Richard Dawson: canzoni per i tempi della Brexit

di Fabio De Santi

Richard Dawson (nella foto), il bardo del black humor di Newcastle, sta presentando anche in Italia il suo sesto album solista «2020». Il tour venerdì sera lo porterà al Teatro Sanbàpolis per uno dei concerti più attesi della rassegna «Transiti». Un disco, «2020», definito come uno studio contemporaneo sullo stato di una nazione, che rivela i tempi tumultuosi e cupi in cui è immersa: una nazione-isola che sta vivendo un periodo di transizione con una società sull’orlo di una crisi di nervi.

Richard Dawson, iniziamo dal suo ultimo album «2020».

«Credo sia un disco insieme duro e sincero in cui racconto argomenti importanti attraverso piccole vite. Le canzoni sono ritratti di esseri umani alle prese con preoccupazioni comuni, conflitti e desideri. Ogni storia ci ricorda che la tragedia e l’umorismo non si escludono a vicenda e che il magico può sedere accanto al banale. All’interno troviamo funzionari pubblici scontenti che sognano giorni migliori, calciatori dilettanti che pensano di essere Lionel Messi e proprietari di pub assediati che combattono le acque alluvionali in aumento. Ecco la vita, in tutti i suoi modi strani e meravigliosi».

Un lavoro anticipato dal singolo «Jogging».

«Si tratta di un brano pop che parla dei benefici del jogging nell’affrontare l’ansia, raccontata attraverso i dolori del ceto medio inglese accompagnato da un video diretto da Edwin Burdis».

Cosa proporrà nel live in Italia?

«Non vedo l’ora di tornare a suonare Italia, il mio primo viaggio da voi un paio di anni fa è stato magico e ho trovato un pubblico molto attento.
Anche in questo caso faremo del nostro meglio per condividere la mia musica e suonarla bene per coinvolgere chi verrà a sentirci».

Dal punto di vista dei suoni come si inserisce «2020» fra le sue produzioni? Quali i punti in comune con i vecchi dischi e quelli che si differenziano?

«Il mio nuovo album da una parte è esattamente lo stesso per quanto riguarda i suoni di quello precedente ma anche completamente diverso. È lo stesso disco sotto tanti aspetti ma allo stesso tempo non lo è perché ci sono tante sfumature diverse canzone per canzone. Il mio obiettivo è sempre quello di essere il più diretto possibile».

Lei ha lavorato in un negozio di dischi di Newcastle: le piace il vinile o crede sia uno strumento di ascolto legato al passato?

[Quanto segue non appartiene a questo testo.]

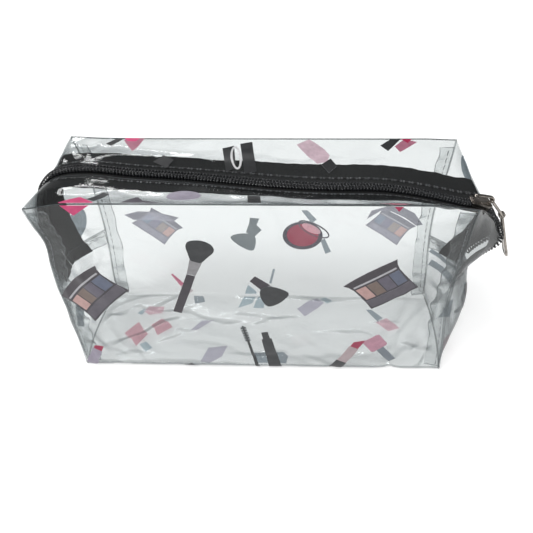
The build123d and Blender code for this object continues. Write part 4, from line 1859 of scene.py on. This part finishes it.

«Amo la musica: personalmente mi piace avere qualche disco a casa, ma mi diverte anche ascoltarla on line. Ho anche dei ?vecchi? nastri che sento in macchina. Va tutto bene, mi piacciono le diverse qualità che ogni formato porta alla musica: alcuni artisti come ad esempio Neil Young si adattano davvero al fatto di essere ascoltati su vinile ma nello stesso tempo adoro la precisione dei cd e dei file wave adatti per altri tipi di suono. Cerco di evitare la nostalgia senza preoccuparmi troppo del passato ma senza rinunciare a quello che è stato».

Quali sono i musicisti che l’hanno maggiormente influenzata?

«Su tutti Nev Clay, un grande musicista di Newcastle, non molto conosciuto al di fuori del nord-est dell’Inghilterra, ma per me è uno dei migliori cantautori del mondo. Consiglio quindi ai lettori del vostro giornale di andare a scoprire la sua musica».